» **Work required**: Transcribe only the lines of the listing below from the one holding "headpin_wire();" through the one holding "before = set(bpy.data.objects)", inclusive, without any change.

» **Working data**:
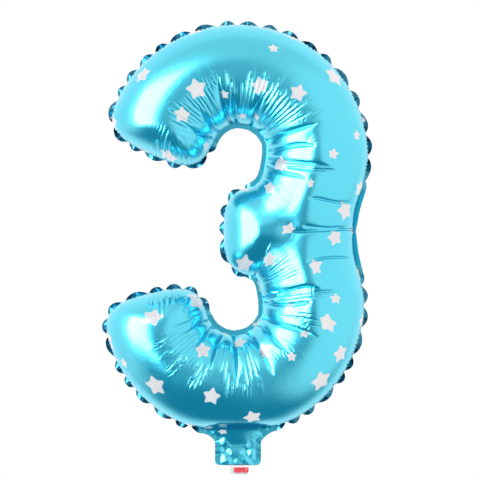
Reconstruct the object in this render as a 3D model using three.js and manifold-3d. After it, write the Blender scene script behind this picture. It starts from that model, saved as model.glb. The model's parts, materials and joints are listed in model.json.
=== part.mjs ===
// A foil number balloon in the shape of a 3, full of air and upright, with its front towards -Y.
//
// Two sheets of metallised film are welded together all round their edges, and the weld leaves a flat
// seam that stands out from the swollen body like a fin. Below the body the two sheets run on as a flat
// tail. A valve of two thin film plies passes up between the sheets of the tail. Its plies lie loose
// inside the body, where the pressure holds them shut, and their outer ends hang out below the tail.
//
// The real film is about 0.05 mm thick. Here each sheet has a thicker wall, so that it is a solid.
// Millimetres, +Z up. The origin is at the neck, where the tail begins, on the seam plane y = 0.

import * as THREE from "three";
import { LoftGeometry } from "three/addons/geometries/LoftGeometry.js";
import { mergeVertices } from "three/addons/utils/BufferGeometryUtils.js";
import Module from "manifold-3d";

const wasm = await Module();
wasm.setup();

// ---- Driving dimensions ----

// The numeral. Each lobe is a tube that bends round an open bay.
const lobeRadius = 63.5; // from the middle of a bay to the middle of the tube
const upperBay = { x: 0, z: 233 };
const lowerBay = { x: -3, z: 112.5 };
const tubeRadius = 38.2; // the swollen tube, without its seam
const depthShare = 0.98; // front to back, the tube is a little slimmer than it is wide
const middleArm = { tip: -10, z: 171, radius: 33, turn: 60 }; // turn is where the bay's arc ends
const upperArm = { turn: 155, straight: 27, radius: 40 }; // turn is where the arc ends, in degrees
const lowerArm = { turn: 166, straight: 24, radius: 39 };
const waist = { x: 48, z: 167, radius: 36.5 }; // where the tube that joins the lobes bends inwards
const endRounding = 28; // length over which an arm's end closes
const endFullness = 3; // 2 closes an end as a ball, and more makes it blunter
const closedShare = 0.02; // the share of its radius that an end closes to
const armShare = 0.35; // the share of a lobe's length over which the free arm becomes the tube
const middleShare = 0.4; // and over which the tube becomes the middle arm

// The film and its seam.
const sheetWall = 0.6;
const filmWall = 0.3; // one ply of the valve
const plyGap = 0.3; // between any two plies that lie on each other
const seamWidth = 4.4;

// The neck and the tail.
const neckTop = { z: 30, width: 60, depth: 40 }; // where the funnel starts, inside the lower lobe
const neckFlare = 0.8; // under 1, the funnel opens fastest at its foot
const tailWidth = 36.8;
const tailLength = 16; // from the fold line down to the tail's end
const tailCorner = 4;
const foldGap = 0.5; // from the fold line down to the tail
const foldClearance = 3; // from the fold line up to the body, so that the folded tail clears it

// The valve.
const valveWidth = 17;
const valveReach = 62; // how high the loose plies reach inside the body
const redWidth = 11.4;
const redLength = 5; // of the red end, below its bend line
const clearWidth = 14.6;
const clearLength = 6.4;
const clearShift = 1.3; // the clear end hangs a little to the right of the red one
const valveCorner = 2;
const tabGap = 0.9; // from the tail's end down to the line where the valve's ends bend
const bendGap = 0.4; // from a bend line to the film on each side of it

// Facets.
const facetsRound = 20; // round a tube
const facetsAlong = 34; // along a lobe
const facetsAlongSpine = 10;
const facetsAlongNeck = 6;
const cornerFacets = 4;

// ---- Solids ----

const cutSize = 1000; // a box that is larger than the balloon, for cutting it in half

function solidOf(geometry) {
  const bare = new THREE.BufferGeometry();
  bare.setAttribute("position", geometry.getAttribute("position"));
  bare.setIndex(geometry.index);
  const merged = mergeVertices(bare, 1e-3);
  return new wasm.Manifold(
    new wasm.Mesh({
      numProp: 3,
      vertProperties: merged.attributes.position.array,
      triVerts: new Uint32Array(merged.index.array),
    }),
  );
}

function geometryOf(solid) {
  const made = solid.getMesh();
  const geometry = new THREE.BufferGeometry();
  geometry.setAttribute("position", new THREE.BufferAttribute(made.vertProperties, 3));
  geometry.setIndex(new THREE.BufferAttribute(made.triVerts, 1));
  const faceted = geometry.toNonIndexed();
  faceted.computeVertexNormals();
  return faceted;
}

function box(low, high) {
  const size = high.clone().sub(low);
  const middle = low.clone().add(high).multiplyScalar(0.5);
  const geometry = new THREE.BoxGeometry(size.x, size.y, size.z);
  geometry.translate(middle.x, middle.y, middle.z);
  return solidOf(geometry);
}

// ---- The tubes of the numeral ----

const upward = 1; // the side of the middle arm on which a lobe lies
const downward = -1;

// The middle of a lobe's tube, from its free arm round its bay to the middle arm: a path in the XZ
// plane, drawn in 2D with z as the second coordinate. The offset makes it longer at both ends.
function lobeLine(side, bay, arm, offset) {
  const turn = side * THREE.MathUtils.degToRad(arm.turn);
  const centre = new THREE.Vector2(bay.x, bay.z);
  const outward = new THREE.Vector2(Math.cos(turn), Math.sin(turn));
  const arcStart = centre.clone().addScaledVector(outward, lobeRadius);
  const alongArm = new THREE.Vector2(-Math.sin(turn), Math.cos(turn)).multiplyScalar(side);
  const armEnd = arcStart.clone().addScaledVector(alongArm, arm.straight + offset);
  const turnIn = -side * THREE.MathUtils.degToRad(middleArm.turn);
  const inward = new THREE.Vector2(Math.cos(turnIn), Math.sin(turnIn));
  const arcEnd = centre.clone().addScaledVector(inward, lobeRadius);
  const leaving = new THREE.Vector2(inward.y, -inward.x).multiplyScalar(side);
  const bend = arcEnd.clone().addScaledVector(leaving, (middleArm.z - arcEnd.y) / leaving.y);
  return new THREE.Path()
    .moveTo(armEnd.x, armEnd.y)
    .lineTo(arcStart.x, arcStart.y)
    .absarc(bay.x, bay.z, lobeRadius, turn, turnIn, side === upward)
    .quadraticCurveTo(bend.x, bend.y, middleArm.tip - offset, middleArm.z);
}

function spineLine() {
  return new THREE.Path()
    .moveTo(upperBay.x + lobeRadius, upperBay.z)
    .quadraticCurveTo(waist.x, waist.z, lowerBay.x + lobeRadius, lowerBay.z);
}

// One section across a tube, square to its path, with its points in the seam plane's two directions.
function ringAt(path, share, radius) {
  const centre = path.getPointAt(share);
  const tangent = path.getTangentAt(share);
  const ring = [];
  for (let i = 0; i < facetsRound; i++) {
    const angle = (i / facetsRound) * 2 * Math.PI;
    const across = Math.cos(angle) * radius;
    const depth = -Math.sin(angle) * radius * depthShare; // so that the facets face outwards
    ring.push(
      new THREE.Vector3(centre.x - tangent.y * across, depth, centre.y + tangent.x * across),
    );
  }
  return ring;
}

function tube(path, radiusAt, steps) {
  const rings = [];
  for (let i = 0; i <= steps; i++) {
    // Sections lie closer together towards the ends, where the tube closes.
    const share = (1 - Math.cos((i / steps) * Math.PI)) / 2;
    rings.push(ringAt(path, share, radiusAt(share)));
  }
  return solidOf(new LoftGeometry(rings, { capStart: true, capEnd: true }));
}

// How far a tube's end has opened at a distance from its tip, from 0 to 1.
function opened(fromTip, rounding) {
  const left = Math.max(0, 1 - fromTip / rounding);
  return Math.pow(1 - Math.pow(left, endFullness), 1 / endFullness);
}

// A lobe's tube, from a free arm's end round its bay to the middle arm's tip. The offset makes it
// larger, as the seam needs, or smaller, as the inside of the wall needs.
function lobe(side, bay, arm, offset) {
  const path = lobeLine(side, bay, arm, offset);
  const length = path.getLength();
  const radiusAt = (share) => {
    const swell = THREE.MathUtils.smoothstep(share, 0, armShare);
    const slim = THREE.MathUtils.smoothstep(share, 1 - middleShare, 1);
    const arms = THREE.MathUtils.lerp(arm.radius, tubeRadius, swell);
    const full = THREE.MathUtils.lerp(arms, middleArm.radius, slim) + offset;
    const fromTip = Math.min(share, 1 - share) * length;
    return full * Math.max(closedShare, opened(fromTip, endRounding + offset));
  };
  return tube(path, radiusAt, facetsAlong);
}

function spine(offset) {
  const radiusAt = (share) => {
    const fromWaist = Math.abs(2 * share - 1);
    return THREE.MathUtils.lerp(waist.radius, tubeRadius, fromWaist * fromWaist) + offset;
  };
  return tube(spineLine(), radiusAt, facetsAlongSpine);
}

// Half the thickness of the four plies and their gaps where the valve passes through the neck.
const valveHalf = plyGap / 2 + filmWall;
const sleeveHalf = valveHalf + plyGap;
const neckHalf = sleeveHalf + sheetWall;

// The funnel that narrows from the lower lobe to the flat neck. It starts below the body's lower edge,
// where the body is cut, so that the cut opens it.
function funnel(offset) {
  const rings = [];
  for (let i = -1; i <= facetsAlongNeck; i++) {
    const share = i / facetsAlongNeck;
    const z = THREE.MathUtils.lerp(foldClearance, neckTop.z, share);
    const open = Math.pow(Math.max(0, share), neckFlare);
    const width = THREE.MathUtils.lerp(tailWidth / 2 - seamWidth, neckTop.width / 2, open) + offset;
    const depth = THREE.MathUtils.lerp(neckHalf, neckTop.depth / 2, open) + offset;
    const ring = [];
    for (let k = 0; k < facetsRound; k++) {
      const angle = (k / facetsRound) * 2 * Math.PI;
      ring.push(new THREE.Vector3(Math.cos(angle) * width, Math.sin(angle) * depth, z));
    }
    rings.push(ring);
  }
  return solidOf(new LoftGeometry(rings, { capStart: true, capEnd: true }));
}

// The whole swollen body, larger or smaller by an offset.
function body(offset) {
  return lobe(upward, upperBay, upperArm, offset)
    .add(lobe(downward, lowerBay, lowerArm, offset))
    .add(spine(offset))
    .add(funnel(offset));
}

// Everything above the fold line on one side of the seam plane, between two distances from it.
function slab(side, from, to) {
  return box(
    new THREE.Vector3(-cutSize, Math.min(side * from, side * to), foldClearance),
    new THREE.Vector3(cutSize, Math.max(side * from, side * to), cutSize),
  );
}

// One foil sheet of the body: half of the shell, with its ply of the seam.
function panel(side) {
  const inside = body(-sheetWall);
  const shell = body(0).intersect(slab(side, plyGap / 2, cutSize));
  const seam = body(seamWidth).intersect(slab(side, plyGap / 2, plyGap / 2 + sheetWall));
  return geometryOf(shell.add(seam).subtract(inside));
}

// ---- The flat plies of the tail and the valve ----

// A flat ply that stands in the XZ plane, from its top edge down, with round lower corners.
function ply({ width, top, bottom, corner, thickness, x = 0, y }) {
  const half = width / 2;
  const shape = new THREE.Shape()
    .moveTo(-half, top)
    .lineTo(-half, bottom + corner)
    .absarc(-half + corner, bottom + corner, corner, Math.PI, 1.5 * Math.PI, false)
    .lineTo(half - corner, bottom)
    .absarc(half - corner, bottom + corner, corner, 1.5 * Math.PI, 2 * Math.PI, false)
    .lineTo(half, top);
  const geometry = new THREE.ExtrudeGeometry(shape, {
    depth: thickness,
    bevelEnabled: false,
    curveSegments: cornerFacets,
  });
  geometry.rotateX(Math.PI / 2); // the outline's second coordinate becomes z
  geometry.translate(x, y + thickness / 2, 0);
  return geometry;
}

const tabLine = -tailLength - tabGap; // where the valve's outer ends bend

function tailPly(side) {
  return ply({
    width: tailWidth,
    top: -foldGap,
    bottom: -tailLength,
    corner: tailCorner,
    thickness: sheetWall,
    y: side * (sleeveHalf + sheetWall / 2),
  });
}

function sleevePly(side) {
  return ply({
    width: valveWidth,
    top: -foldGap,
    bottom: tabLine + bendGap,
    corner: valveCorner / 4,
    thickness: filmWall,
    y: side * (plyGap / 2 + filmWall / 2),
  });
}

function flapPly(side) {
  const geometry = ply({
    width: valveWidth,
    top: -foldClearance - bendGap,
    bottom: -valveReach,
    corner: valveCorner,
    thickness: filmWall,
    y: side * (plyGap / 2 + filmWall / 2),
  });
  return geometry.rotateX(Math.PI).translate(0, side * (plyGap + filmWall), 0); // turned to point up
}

function tabPly({ width, length, x, side }) {
  return ply({
    width,
    top: tabLine - bendGap,
    bottom: tabLine - length,
    corner: valveCorner / 2,
    thickness: filmWall,
    x,
    y: side * (plyGap / 2 + filmWall / 2),
  });
}

// ---- Materials ----

const front = -1; // the sides of the seam plane
const back = 1;

const foil = { color: 0x35bfd8, roughness: 0.22, metalness: 0.95 };
const clearFilm = { color: 0xe9ecec, roughness: 0.35, metalness: 0 };
const redFilm = { color: 0xe8384a, roughness: 0.45, metalness: 0 };

// ---- The balloon ----

const balloon = new THREE.Group();

function addNode(name, geometry, finish) {
  const mesh = new THREE.Mesh(geometry, new THREE.MeshStandardMaterial(finish));
  mesh.name = name;
  balloon.add(mesh);
}

addNode("front_foil_panel", panel(front), foil);
addNode("back_foil_panel", panel(back), foil);
addNode("tail_front_ply", tailPly(front), foil);
addNode("tail_back_ply", tailPly(back), foil);
addNode("valve_sleeve_front", sleevePly(front), clearFilm);
addNode("valve_sleeve_back", sleevePly(back), clearFilm);
addNode("valve_flap_front", flapPly(front), clearFilm);
addNode("valve_flap_back", flapPly(back), clearFilm);
addNode("valve_end_red", tabPly({ width: redWidth, length: redLength, x: 0, side: front }), redFilm);
addNode(
  "valve_end_clear",
  tabPly({ width: clearWidth, length: clearLength, x: clearShift, side: back }),
  clearFilm,
);

export default balloon;
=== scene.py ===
"""A foil number balloon, a 3, full of air: two welded sheets of printed film, a crumpled tail and a valve.

The two sheets are cut as flat film, laid over the shape that the air gives them, and then settled by a
cloth simulation that knows how much longer the film is than that shape. The spare film buckles into
the pleats round the bays and the petals of the seam. Film sizes are in millimetres, meshes in metres.
"""

import json
import math

import bpy
import numpy as np
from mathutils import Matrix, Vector, geometry


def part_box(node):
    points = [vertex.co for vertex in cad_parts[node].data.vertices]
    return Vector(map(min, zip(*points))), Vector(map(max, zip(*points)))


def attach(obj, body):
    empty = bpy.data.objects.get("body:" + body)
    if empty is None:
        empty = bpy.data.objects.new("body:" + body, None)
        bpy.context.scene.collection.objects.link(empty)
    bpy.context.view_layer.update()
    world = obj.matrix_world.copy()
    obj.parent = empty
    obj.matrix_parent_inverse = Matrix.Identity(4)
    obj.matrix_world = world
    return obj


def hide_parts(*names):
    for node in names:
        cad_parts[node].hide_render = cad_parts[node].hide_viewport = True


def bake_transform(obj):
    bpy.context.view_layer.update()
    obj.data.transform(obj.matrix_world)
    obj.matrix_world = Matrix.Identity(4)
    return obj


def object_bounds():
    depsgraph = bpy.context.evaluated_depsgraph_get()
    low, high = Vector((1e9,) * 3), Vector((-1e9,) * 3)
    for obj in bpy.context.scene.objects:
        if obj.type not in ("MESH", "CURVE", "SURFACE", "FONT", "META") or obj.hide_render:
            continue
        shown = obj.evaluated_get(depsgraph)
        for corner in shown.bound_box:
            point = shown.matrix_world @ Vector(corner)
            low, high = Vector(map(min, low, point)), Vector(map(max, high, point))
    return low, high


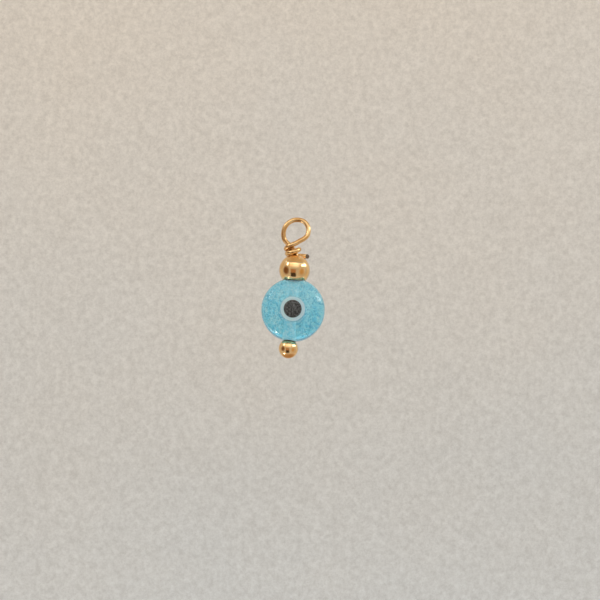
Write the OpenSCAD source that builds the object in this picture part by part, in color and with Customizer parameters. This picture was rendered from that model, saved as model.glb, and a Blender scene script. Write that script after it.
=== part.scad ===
// Evil eye charm: a glass eye bead and a gold bead strung on a ball-ended head pin,
// whose wire is bent into a hanging loop and wrapped closed.
// Hangs with +Z up. The eye faces -Y. The origin is on the pin's axis,
// level with the centre of the loop. Sizes are in millimetres.

/* [Head pin] */
// Wire diameter
wire_d = 0.6; // [0.4:0.05:0.65]
// Diameter of the ball that ends the pin
pin_ball_d = 2.45; // [1.8:0.05:3]

/* [Gold bead] */
// Outside diameter of the gold bead
bead_d = 3.9; // [3.5:0.1:4.5]
// Wall of the hollow gold bead
bead_wall = 0.35; // [0.2:0.05:0.8]
// Diameter of its two holes
bead_hole_d = 1; // [0.8:0.05:1.4]

/* [Glass bead] */
// Diameter of the glass disc
glass_d = 8; // [7:0.1:10]
// Thickness at the middle of the disc
glass_t = 4.2; // [3.4:0.1:5]
// Radius of the rounded rim
rim_r = 1.4; // [0.8:0.1:1.6]
// How far each face falls from its middle to the rim's rounding
face_drop = 0.25; // [0.05:0.05:0.4]
// Bore diameter
bore_d = 1.45; // [1:0.05:1.8]
// How far the disc's centre sits beside its bore
bore_offset = 0.2; // [-0.3:0.05:0.3]

/* [Eye] */
// Diameter of the pale ring
iris_d = 3.2; // [2.4:0.05:4]
// Diameter of the dark pupil
pupil_d = 2.3; // [1.4:0.05:2.4]
// Depth of the pale dot in the glass
iris_depth = 0.65; // [0.4:0.05:1]
// Depth of the dark dot in the pale one
pupil_depth = 0.4; // [0.2:0.05:0.6]
// How far the eye sits beside the disc's centre
eye_x = -0.05; // [-0.4:0.05:0.4]
// How far the eye sits above the disc's centre
eye_z = -0.1; // [-0.4:0.05:0.4]

/* [Fit] */
// Running gap between neighbours on the pin
gap = 0.05; // [0.02:0.01:0.1]

/* [Hidden] */

// Stack on the pin, from the loop down
loop_rise = 2.95;
bead_z = -loop_rise - bead_d / 2;
glass_sink = 0.85;
glass_z = bead_z - bead_d / 2 + glass_sink - glass_d / 2;
ball_sink = 0.3;
ball_z = glass_z - glass_d / 2 + ball_sink - pin_ball_d / 2;

// Flat on the ball, just wider than the wire that ends on it
seat_r = wire_d / 2 + 0.025;
seat_z = ball_z + sqrt(pow(pin_ball_d / 2, 2) - pow(seat_r, 2));

// Wire centreline above the shank, measured from the top of the gold bead
stem_points = [
    [0, 0, -1.15],
    [0, 0, -0.85],
    [0.05, 0, -0.5],
    [0.05, 0.05, -0.15],
    [-0.05, 0.1, 0.15],
    [-0.25, 0.1, 0.5],
    [-0.5, 0.15, 0.85],
    [-0.8, 0.2, 1.2]
];
loop_points = [
    [-1.25, 0.2, 1.5],
    [-1.6, 0.15, 1.9],
    [-1.75, 0.1, 2.45],
    [-1.75, 0.05, 3.05],
    [-1.55, 0, 3.6],
    [-1.2, 0, 4.05],
    [-0.65, 0, 4.4],
    [0, 0, 4.5],
    [0.65, -0.05, 4.35],
    [1.1, -0.1, 3.95],
    [1.35, -0.2, 3.35],
    [1.3, -0.3, 2.65],
    [0.95, -0.4, 2.15],
    [0.4, -0.5, 1.75],
    [-0.1, -0.55, 1.4],
    [-0.6, -0.55, 1.15]
];
wrap_points = [
    [-1, -0.4, 0.95],
    [-1.25, -0.05, 0.75],
    [-1.25, 0.4, 0.7],
    [-0.95, 0.7, 0.7],
    [-0.45, 0.8, 0.65],
    [0.1, 0.6, 0.7],
    [0.35, 0.15, 0.75],
    [0.25, -0.3, 0.6],
    [-0.15, -0.6, 0.35],
    [-0.55, -0.6, 0.2],
    [-0.95, -0.3, 0.15],
    [-1.1, 0.2, 0.1],
    [-0.95, 0.75, 0.05],
    [-0.55, 1.15, 0]
];
tail_points = [
    [0, 1.3, 0.05],
    [0.5, 1.3, 0.1],
    [1, 1.25, 0.1],
    [1.5, 1.2, 0.1]
];
wire_points = concat(stem_points, loop_points, wrap_points, tail_points);
shank_top = bead_z + bead_d / 2 + wire_points[0][2];
wire_sides = 16;
wire_steps = 3;

// Smooth curve through the points of a list
function ghost_first(p) = 2 * p[0] - p[1];
function ghost_last(p) = 2 * p[len(p) - 1] - p[len(p) - 2];
function padded(p) = concat([ghost_first(p)], p, [ghost_last(p)]);
function blend(a, b, c, d, t) =
    (2 * b + (c - a) * t + (2 * a - 5 * b + 4 * c - d) * t * t
     + (3 * b - a - 3 * c + d) * t * t * t) / 2;
function smooth(p, n) =
    let (q = padded(p))
    concat([for (i = [1:len(p) - 1], k = [0:n - 1])
                blend(q[i - 1], q[i], q[i + 1], q[i + 2], k / n)],
           [p[len(p) - 1]]);

// Rings across a curve, each turned as little as possible from the last
function unit(v) = v / norm(v);
function across(v, t) = unit(v - (v * t) * t);
function tangent(p, i) =
    unit(p[min(i + 1, len(p) - 1)] - p[max(i - 1, 0)]);
function sides_of(p) =
    [for (i = 0, u = across([1, 0, 0], tangent(p, 0)); i < len(p);
          i = i + 1, u = across(u, tangent(p, i))) u];
function ring(c, u, v, r, n) =
    [for (k = [0:n - 1]) c + r * (cos(360 * k / n) * u + sin(360 * k / n) * v)];
function tube_points(p, r, n) =
    let (u = sides_of(p))
    [for (i = [0:len(p) - 1], q = ring(p[i], u[i], cross(tangent(p, i), u[i]), r, n)) q];
function tube_walls(m, n) =
    [for (i = [0:m - 2], k = [0:n - 1])
        [i * n + k, (i + 1) * n + k, (i + 1) * n + (k + 1) % n, i * n + (k + 1) % n]];

// Half outline of the disc, from the middle of one face round the rim to the other
rim_centre = glass_d / 2 - rim_r;
dome_r = (rim_centre * rim_centre + face_drop * face_drop) / (2 * face_drop);
face_tilt = asin(rim_centre / (dome_r - rim_r));
face_edge = dome_r * sin(face_tilt);
dome_steps = 6;
rim_steps = 14;
function face_height(x) = glass_t / 2 - dome_r + sqrt(dome_r * dome_r - x * x);
rim_height = face_height(face_edge) - rim_r * cos(face_tilt);
half_face = [for (i = [0:dome_steps])
    [face_edge * i / dome_steps, face_height(face_edge * i / dome_steps)]];
half_rim = [for (i = [1:rim_steps])
    let (a = (90 - face_tilt) * (1 - i / rim_steps))
    [rim_centre + rim_r * cos(a), rim_height + rim_r * sin(a)]];
upper_half = concat(half_face, half_rim);
disc_outline = concat(upper_half, [for (i = [len(upper_half) - 1:-1:0])
                                       [upper_half[i][0], -upper_half[i][1]]]);

// The whole disc, before anything is cut out of it
module disc() {
    translate([bore_offset, 0, glass_z])
        rotate([90, 0, 0])
            rotate_extrude($fn = 96)
                polygon(disc_outline);
}

// A round dot sunk into a face; side is 1 for the front and -1 for the back
module dot(d, depth, side) {
    translate([bore_offset + eye_x, -side * (glass_t / 2 - depth), glass_z + eye_z])
        rotate([side * 90, 0, 0])
            cylinder(h = depth + 1, d = d, $fn = 72);
}

module headpin_wire() {
    points = smooth(wire_points, wire_steps);
    rings = len(points);
    first = [for (k = [0:wire_sides - 1]) k];
    last = [for (k = [wire_sides - 1:-1:0]) (rings - 1) * wire_sides + k];
    color("goldenrod")
        union() {
            translate([0, 0, seat_z])
                cylinder(h = shank_top - seat_z, d = wire_d, $fn = 48);
            translate([0, 0, bead_z + bead_d / 2])
                polyhedron(points = tube_points(points, wire_d / 2, wire_sides),
                           faces = concat([first], tube_walls(rings, wire_sides), [last]));
        }
}

module pin_ball() {
    color("gold")
        difference() {
            translate([0, 0, ball_z])
                sphere(d = pin_ball_d, $fn = 64);
            translate([-pin_ball_d, -pin_ball_d, seat_z])
                cube([2 * pin_ball_d, 2 * pin_ball_d, pin_ball_d]);
        }
}

module gold_bead() {
    color("gold")
        translate([0, 0, bead_z])
            difference() {
                sphere(d = bead_d, $fn = 96);
                sphere(d = bead_d - 2 * bead_wall, $fn = 96);
                cylinder(h = 2 * bead_d, d = bead_hole_d, center = true, $fn = 48);
            }
}

module glass_body() {
    color("skyblue", 0.8)
        difference() {
            disc();
            translate([0, 0, glass_z])
                cylinder(h = 2 * glass_d, d = bore_d, center = true, $fn = 48);
            translate([0, 0, bead_z])
                sphere(d = bead_d + 2 * gap, $fn = 96);
            translate([0, 0, ball_z])
                sphere(d = pin_ball_d + 2 * gap, $fn = 64);
            dot(iris_d, iris_depth, 1);
            dot(iris_d, iris_depth, -1);
        }
}

module iris(side) {
    color("aliceblue")
        intersection() {
            disc();
            difference() {
                dot(iris_d, iris_depth, side);
                dot(pupil_d, pupil_depth, side);
            }
        }
}

module pupil(side) {
    color("black")
        intersection() {
            disc();
            dot(pupil_d, pupil_depth, side);
        }
}

headpin_wire();
pin_ball();
gold_bead();
glass_body();
iris(1);  // iris_front
pupil(1);  // pupil_front
iris(-1);  // iris_back
pupil(-1);  // pupil_back
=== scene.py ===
"""Evil eye charm: a glass eye bead and a gold bead on a ball-ended pin with a wrapped loop.

Metres throughout, in the row frame: +Z up along the pin, the eye faces -Y.
"""

import math
import random

import bmesh
import bpy
from mathutils import Matrix, Vector, noise


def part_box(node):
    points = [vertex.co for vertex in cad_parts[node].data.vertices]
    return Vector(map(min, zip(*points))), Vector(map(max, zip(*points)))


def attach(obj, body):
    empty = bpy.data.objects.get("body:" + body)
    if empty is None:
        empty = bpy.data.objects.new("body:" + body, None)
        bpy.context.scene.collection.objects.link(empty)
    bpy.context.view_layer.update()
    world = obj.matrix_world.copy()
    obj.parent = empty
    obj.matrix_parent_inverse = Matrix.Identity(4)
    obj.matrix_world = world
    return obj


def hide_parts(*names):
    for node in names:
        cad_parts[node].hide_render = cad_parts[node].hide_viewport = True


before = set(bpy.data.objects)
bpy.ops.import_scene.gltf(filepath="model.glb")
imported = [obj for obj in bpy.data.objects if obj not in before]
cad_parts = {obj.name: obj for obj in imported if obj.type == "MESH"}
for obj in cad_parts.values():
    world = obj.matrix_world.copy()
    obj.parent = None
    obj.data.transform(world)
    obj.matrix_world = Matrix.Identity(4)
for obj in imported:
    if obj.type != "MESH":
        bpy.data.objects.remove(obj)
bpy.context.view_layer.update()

MM = 0.001

# ---------------------------------------------------------------- sizes, from the CAD


def box_centre(node):
    low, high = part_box(node)
    return (low + high) / 2


def box_size(node):
    low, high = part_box(node)
    return high - low


running_gap = 0.05 * MM

bead_radius = box_size("gold_bead").x / 2
bead_centre = box_centre("gold_bead")
bead_top = bead_centre.z + bead_radius
bead_wall = 0.35 * MM
bead_hole_radius = 0.5 * MM
bead_lip = 0.14 * MM

ball_radius = box_size("pin_ball").x / 2
ball_centre = Vector((0, 0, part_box("pin_ball")[0].z + ball_radius))
ball_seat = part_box("pin_ball")[1].z
ball_collar = 0.16 * MM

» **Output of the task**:
headpin_wire();
pin_ball();
gold_bead();
glass_body();
iris(1);  // iris_front
pupil(1);  // pupil_front
iris(-1);  // iris_back
pupil(-1);  // pupil_back
=== scene.py ===
"""Evil eye charm: a glass eye bead and a gold bead on a ball-ended pin with a wrapped loop.

Metres throughout, in the row frame: +Z up along the pin, the eye faces -Y.
"""

import math
import random

import bmesh
import bpy
from mathutils import Matrix, Vector, noise


def part_box(node):
    points = [vertex.co for vertex in cad_parts[node].data.vertices]
    return Vector(map(min, zip(*points))), Vector(map(max, zip(*points)))


def attach(obj, body):
    empty = bpy.data.objects.get("body:" + body)
    if empty is None:
        empty = bpy.data.objects.new("body:" + body, None)
        bpy.context.scene.collection.objects.link(empty)
    bpy.context.view_layer.update()
    world = obj.matrix_world.copy()
    obj.parent = empty
    obj.matrix_parent_inverse = Matrix.Identity(4)
    obj.matrix_world = world
    return obj


def hide_parts(*names):
    for node in names:
        cad_parts[node].hide_render = cad_parts[node].hide_viewport = True


before = set(bpy.data.objects)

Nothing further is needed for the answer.